The study of personality and human behavior is deeply riddled with statistical shortcomings and conceptual flaws. And though labeling ourselves as “agreeable”, “neurotic”, or “introvert” might sound “shockingly accurate”, it doesn’t do justice to the complexity that is you. You are not a label, and you don’t belong in a normative box. Reality is more complex and more idiographic than this. If you want to understand yourself and other people better, attend to the context you and others are in, and notice the function of the skills being deployed in those moments. How does the context facilitate or inhibit certain behaviors? In the service of what are you acting and reacting?
What will “personality” look like when we stop putting normative concepts atop people?

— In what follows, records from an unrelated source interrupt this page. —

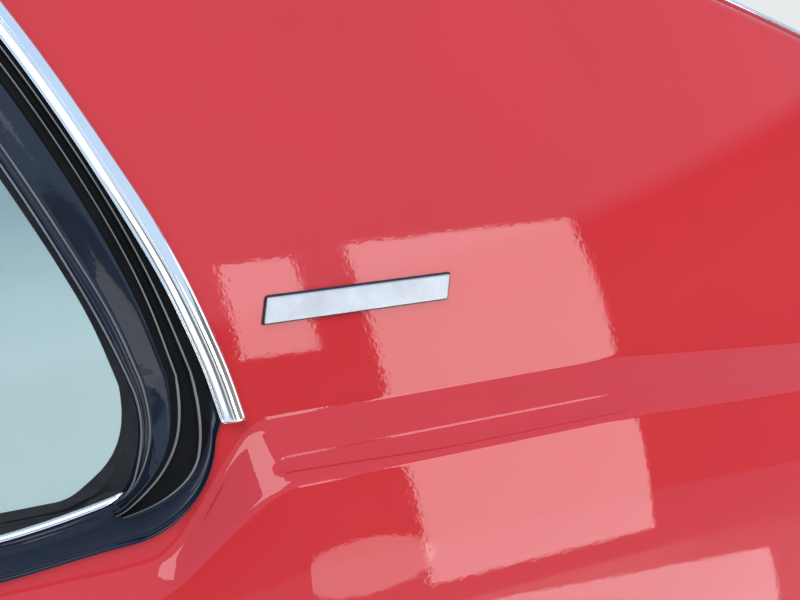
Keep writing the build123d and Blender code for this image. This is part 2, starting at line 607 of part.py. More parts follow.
def badge_blank():
    """Plain leaning plate on the sail, behind the moulding."""
    z0, z1 = BADGE_Z
    x0 = REAR_ARC[0] + sqrt(REAR_ARC_R**2 - ((z0 + z1) / 2 - REAR_ARC[1]) ** 2) + BADGE_GAP
    x1 = x0 + BADGE_LENGTH
    plate = polygon([(x0, z0), (x1, z0), (x1 + BADGE_LEAN, z1), (x0 + BADGE_LEAN, z1)])
    corners = [(side_y(z0, SEAT), z0), (side_y(z1, SEAT), z1)]
    corners += [(side_y(z1, BADGE_H), z1), (side_y(z0, BADGE_H), z0)]
    face = Face(wire_of(list(zip(corners, corners[1:] + corners[:1])), lambda y, z: (x0 - 5, y, z)))
    return extrude(face, amount=BADGE_LENGTH + 20, dir=(1, 0, 0)) & plate


def along_edge(points, front, back):
    """A rail with the given section, carried along the inner edge of the land."""
    faces = []
    for x in [front] + [s for s in STATIONS if front < s < back] + [back]:
        y, z = key_points(x)["land_end"]
        faces.append(Wire(Polyline(*[(x, y + dy, z + dz) for dy, dz in points], close=True)))
    return Solid.make_loft(faces, ruled=True)


def hatch_gutter():
    """Rain gutter beside the hatch: a lap under the land, a channel and an upright flange for the seal."""
    t, slope = INNER_SHEET, LAND_RISE / LAND_W
    drop = SKIN * DROP_SHARE + SEAT + 0.5
    y0, y1, y2 = -LAP, GUTTER_FIT, GUTTER_FIT + GUTTER_W
    z0 = y0 * slope - drop
    points = [(y0, z0), (y1, -drop), (y1, -GUTTER_H), (y2 - t, -GUTTER_H), (y2 - t, -2.0), (y2, -2.0),
              (y2, -GUTTER_H - t), (y1 - t, -GUTTER_H - t), (y1 - t, -drop - t - t * slope), (y0, z0 - t)]
    return along_edge(points, GUTTER_FRONT_X, TAIL_X - 2)


def hatch_seal():
    y, low = GUTTER_FIT + GUTTER_W - INNER_SHEET / 2, SEAT - 2.0
    side, tip, top = SEAL_W / 2, SEAL_TOP_W / 2, low + SEAL_H
    points = [(y - side, low), (y + side, low), (y + side, top - SEAL_TOP_H), (y + tip, top), (y - tip, top),
              (y - side, top - SEAL_TOP_H)]
    return along_edge(points, SEAL_FRONT_X, TAIL_X - 8)


def knuckle(row):
    """One hinge barrel: row 0 is the flap's, rows -1 and 1 the pocket's below and above it."""
    barrel = Cylinder(KNUCKLE_R, KNUCKLE_L) - Cylinder(PIN_R + PIN_FIT, 2 * KNUCKLE_L)
    return Pos(HINGE_X, HINGE_Y, HINGE_Z + row * (KNUCKLE_L + SEAT)) * barrel


def hinge_bore():
    return Pos(HINGE_X, HINGE_Y, HINGE_Z) * Cylinder(PIN_R + PIN_FIT, 6 * KNUCKLE_L)


def fuel_pocket():
    """Recess behind the flap, with a floor that the neck passes through."""
    m, w = POCKET_MARGIN, POCKET_WALL
    x0, x1, z0, z1 = FLAP[0] - HINGE_GAP - m, FLAP[1] + m, FLAP[2] - m, FLAP[3] + m
    outer, inner = rounded(x0, x1, z0, z1, FLAP_R), rounded(x0 + w, x1 - w, z0 + w, z1 - w, FLAP_R - w)
    floor_back = POCKET_FLOOR_Y + w
    wall = (outer - inner) & shell(SKIN + SEAT, Y_FAR / 2, STATIONS[-4], TAIL_X)
    wall &= block(x0, x1, -Y_FAR, floor_back, z0, z1)
    floor = (outer & block(x0, x1, POCKET_FLOOR_Y, floor_back, z0, z1)) - drum(NECK_X, HINGE_Z, NECK_R + SEAT)
    return wall + floor


def fuel_hinge():
    """Fixed leaf: two knuckles on a strap that lies inside the panel ahead of the flap."""
    reach, half = 1.5 * KNUCKLE_L + SEAT, KNUCKLE_L / 2 + SEAT
    x_edge = FLAP[0] - HINGE_GAP - POCKET_MARGIN + 2
    strap = shell(SKIN + SEAT, POCKET_WALL, STATIONS[-4], TAIL_X)
    strap &= slab(x_edge, HINGE_X - 1, HINGE_Z - reach, HINGE_Z + reach)
    strap -= slab(HINGE_X - KNUCKLE_R - 0.8, FLAP[0], HINGE_Z - half, HINGE_Z + half)
    return (strap + knuckle(-1) + knuckle(1)) - hinge_bore()


def fuel_flap():
    """Flap cut from the panel's own surface, with the moving knuckle on its front edge."""
    half = KNUCKLE_L / 2
    lid = shell(0, SKIN, STATIONS[-4], TAIL_X) & flap_outline(0)
    leaf = shell(SKIN - 0.2, POCKET_WALL, STATIONS[-4], TAIL_X)
    leaf &= slab(HINGE_X, FLAP[0] + FLAP_LEAF, HINGE_Z - half, HINGE_Z + half)
    return (lid + leaf + knuckle(0)) - hinge_bore()


def fuel_pin():
    return Pos(HINGE_X, HINGE_Y, HINGE_Z) * Cylinder(PIN_R, 3 * KNUCKLE_L + 2 * SEAT)


def fuel_neck():
    """Filler tube, stepped down to a hose spigot at its inboard end."""
    tube = drum(NECK_X, HINGE_Z, NECK_R, NECK_RIM_Y, NECK_STEP_Y)
    spigot = drum(NECK_X, HINGE_Z, SPIGOT_R, NECK_STEP_Y, NECK_END_Y)
    return tube + spigot - drum(NECK_X, HINGE_Z, NECK_BORE_R)


def fuel_cap():
    rim = NECK_RIM_Y - SEAT
    length, width, height = GRIP
    cap = drum(NECK_X, HINGE_Z, CAP_R, rim - CAP_H, rim)
    return cap + block(NECK_X - length / 2, NECK_X + length / 2, rim - CAP_H - height, rim - CAP_H + 1,
                       HINGE_Z - width / 2, HINGE_Z + width / 2)


PIECES = {
    "quarter_panel": quarter_panel,
    "sill_end": sill_end,
    "wheelhouse_outer": wheelhouse,
    "lock_pillar": lock_pillar,
    "inner_quarter_panel": inner_quarter_panel,
    "belt_anchor": belt_anchor,
    "belt_rail": belt_rail,
    "sail_inner": sail_inner,
    "roof_side_rail": roof_side_rail,
    "quarter_glass": quarter_glass,
    "glass_gasket": glass_gasket,
    "window_frame": window_frame,
    "window_surround": window_surround,
    "lower_bead": lower_bead,
    "drip_moulding": drip_moulding,
    "badge_blank": badge_blank,
    "hatch_gutter": hatch_gutter,
    "hatch_seal": hatch_seal,
    "fuel_pocket": fuel_pocket,
    "fuel_hinge": fuel_hinge,
    "fuel_flap": fuel_flap,
    "fuel_hinge_pin": fuel_pin,
    "fuel_neck": fuel_neck,
    "fuel_cap": fuel_cap,
}

if __name__ == "__main__":
    os.makedirs("parts", exist_ok=True)
    for name, make in PIECES.items():
        export_step(make(), f"parts/{name}.step")
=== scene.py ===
import bpy
import numpy as np
from mathutils import Matrix, Vector

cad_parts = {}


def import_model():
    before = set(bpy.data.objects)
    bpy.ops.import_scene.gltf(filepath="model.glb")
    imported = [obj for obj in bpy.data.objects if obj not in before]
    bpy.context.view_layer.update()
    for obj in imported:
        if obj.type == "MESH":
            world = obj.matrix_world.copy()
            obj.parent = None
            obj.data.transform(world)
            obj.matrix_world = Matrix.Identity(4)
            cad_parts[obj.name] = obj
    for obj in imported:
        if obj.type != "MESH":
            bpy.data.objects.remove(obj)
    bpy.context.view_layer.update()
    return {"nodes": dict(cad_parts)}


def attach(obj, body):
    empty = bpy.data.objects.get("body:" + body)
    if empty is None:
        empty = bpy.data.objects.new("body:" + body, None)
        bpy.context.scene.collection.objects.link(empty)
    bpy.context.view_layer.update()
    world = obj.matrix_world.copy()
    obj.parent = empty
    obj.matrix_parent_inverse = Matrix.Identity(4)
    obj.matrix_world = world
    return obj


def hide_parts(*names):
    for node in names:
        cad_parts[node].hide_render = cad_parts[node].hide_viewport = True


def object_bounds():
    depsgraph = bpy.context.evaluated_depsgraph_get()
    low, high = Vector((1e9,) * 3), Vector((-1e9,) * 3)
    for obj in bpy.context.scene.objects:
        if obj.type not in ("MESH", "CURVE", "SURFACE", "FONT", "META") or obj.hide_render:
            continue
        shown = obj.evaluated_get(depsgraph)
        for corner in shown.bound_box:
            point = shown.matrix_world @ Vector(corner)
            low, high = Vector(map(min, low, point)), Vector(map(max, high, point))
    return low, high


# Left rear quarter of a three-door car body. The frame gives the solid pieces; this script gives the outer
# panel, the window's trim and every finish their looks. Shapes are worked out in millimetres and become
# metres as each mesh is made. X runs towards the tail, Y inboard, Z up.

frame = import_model()
MM = 0.001
BODY, FLAP_BODY = "body_side", "fuel_flap"

# Panel sizes, as the solids have them
SKIN, SEAT = 1.2, 0.3
SHUT_X, TAIL_X = -60.0, 1340.0
AXLE_X, AXLE_Z, ARCH_R = 370.0, 110.0, 335.0
ARCH_LIP, TAIL_LIP, SHUT_LIP = 34.0, 20.0, 16.0
REAR_LOW_Z = 130.0
DROP_SHARE = 0.7
SIDE_R, SIDE_CY, SIDE_CZ = 1300.0, 1186.4, 425.5
LOW_CREASE_Z, HIGH_CREASE_Z = 668.0, 734.0
LOW_CREST, HIGH_CREST = (-102.0, 644.0), (-110.0, 709.0)
CREASE_KICK, CREST_KICK = (438.0, 514.0), (418.0, 522.0)
CREASE_R, CREST_R, TOP_EDGE_R = 16.0, 10.0, 12.0
TAIL_DROP_X, TAIL_CREASE_DROP, TAIL_CREST_DROP = 770.0, 46.0, 40.0
LOW_WIDE, HIGH_WIDE, SIDE_LOW = (-134.0, 440.0), (-146.0, 480.0), (-124.0, 60.0)
TAPER_X, TAPER = 760.0, 60.0
ROOF_X = (-60.0, 300.0, 480.0, 600.0, 760.0, 908.0, 1130.0, 1340.0)
ROOF_Z = (1094.0, 1089.0, 1082.0, 1066.0, 1025.0, 972.0, 888.0, 804.0)
LAND_W, LAND_RISE = 28.0, 9.0
ROOF_LOWER = 0.6                    # how far the roof and hatch edge lies below the table's line

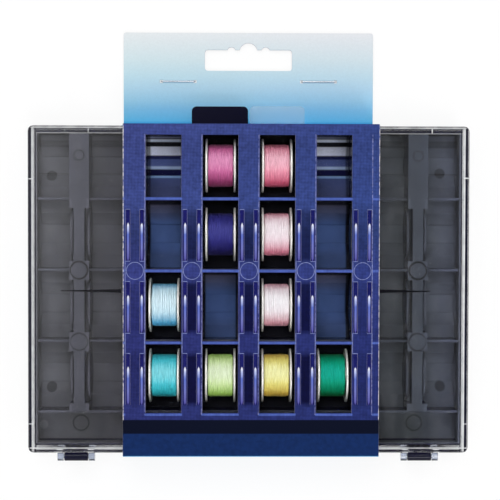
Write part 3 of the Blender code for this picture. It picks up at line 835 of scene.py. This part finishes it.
def copied(node, centre=0.0):
    """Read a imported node's mesh, with its flat faces made whole and its centre brought to X 0."""
    shape = bmesh.new()
    shape.from_mesh(frame["nodes"][node].data)
    bmesh.ops.remove_doubles(shape, verts=shape.verts, dist=weld)
    bmesh.ops.dissolve_limit(shape, angle_limit=flat_angle, verts=shape.verts, edges=shape.edges)
    mesh = bpy.data.meshes.new(node)
    shape.to_mesh(mesh)
    shape.free()
    mesh.transform(Matrix.Translation((-centre, 0.0, 0.0)))
    grown = Shape()
    grown.add(mesh)
    return grown


def cut(item, cutter):
    """Return an object's mesh less a cutter, which is deleted."""
    holes = item.modifiers.new("holes", 'BOOLEAN')
    holes.operation = 'DIFFERENCE'
    holes.object = cutter
    graph = bpy.context.evaluated_depsgraph_get()
    mesh = bpy.data.meshes.new_from_object(item.evaluated_get(graph))
    item.modifiers.clear()
    bpy.data.objects.remove(cutter)
    return mesh


def smooth(mesh, angle):
    """Shade a mesh smooth but for its sharp edges."""
    mesh.shade_smooth()
    mesh.set_sharp_from_angle(angle=angle)


def soften(item, width, segments=2):
    """Round a piece's edges and shade it smooth between them."""
    item.data.shade_smooth()
    bevel = item.modifiers.new("edges", 'BEVEL')
    bevel.width = width
    bevel.segments = segments
    bevel.limit_method = 'ANGLE'
    bevel.angle_limit = round_angle
    bevel.harden_normals = True


def dress(item, body, material, slot, replaced=()):
    """Give a piece its finish and its body, and hide the imported nodes that it stands for; the slot is
    not used.
    """
    item.data.materials.clear()
    item.data.materials.append(material)
    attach(item, body)
    if replaced:
        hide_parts(*replaced)


def moulded(node, name, width, body, material, slot, segments=2):
    """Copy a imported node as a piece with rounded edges."""
    item = copied(node).made(name)
    soften(item, width, segments)
    dress(item, body, material, slot, [node])


# Lips and shelves of the finger recesses in the bars
lip_thickness = 1.1 * mm
lip_top = 17.4 * mm
lip_drop = 6.0 * mm
lip_run = 5.0 * mm
lip_stations = 24
lip_steps = 6
shelf_inner = 1.7 * mm
shelf_outer = 3.0 * mm
shelf_top = 14.2 * mm


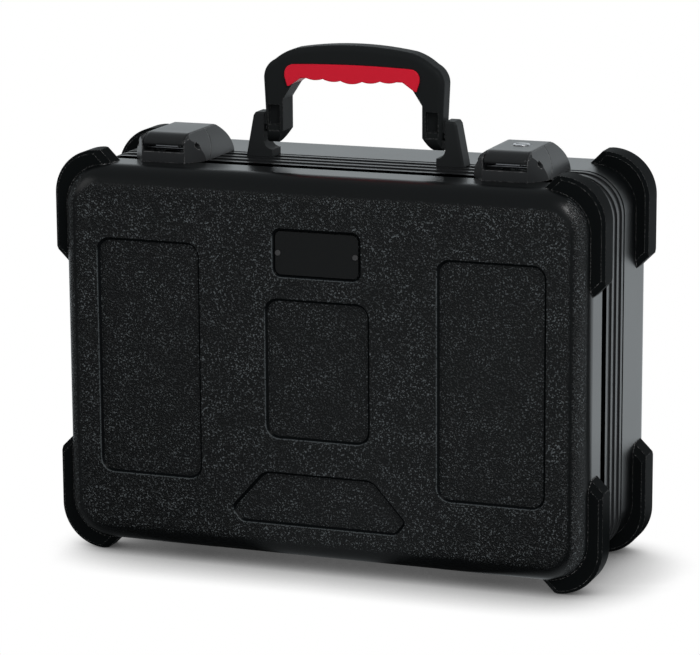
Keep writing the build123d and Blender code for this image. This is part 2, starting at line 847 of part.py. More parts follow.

Let’s find out! For sure, different people will respond differently to different contexts. Healthy variation (try different things!) guided by science will help you learn to act in ways that facilitates the best in you, and inhibits your more short-sighted tendencies. And for that task you don’t need to pick a normative conceptual clown suit to crawl inside, you can start instead by looking at your own life and how you can move toward what you really want.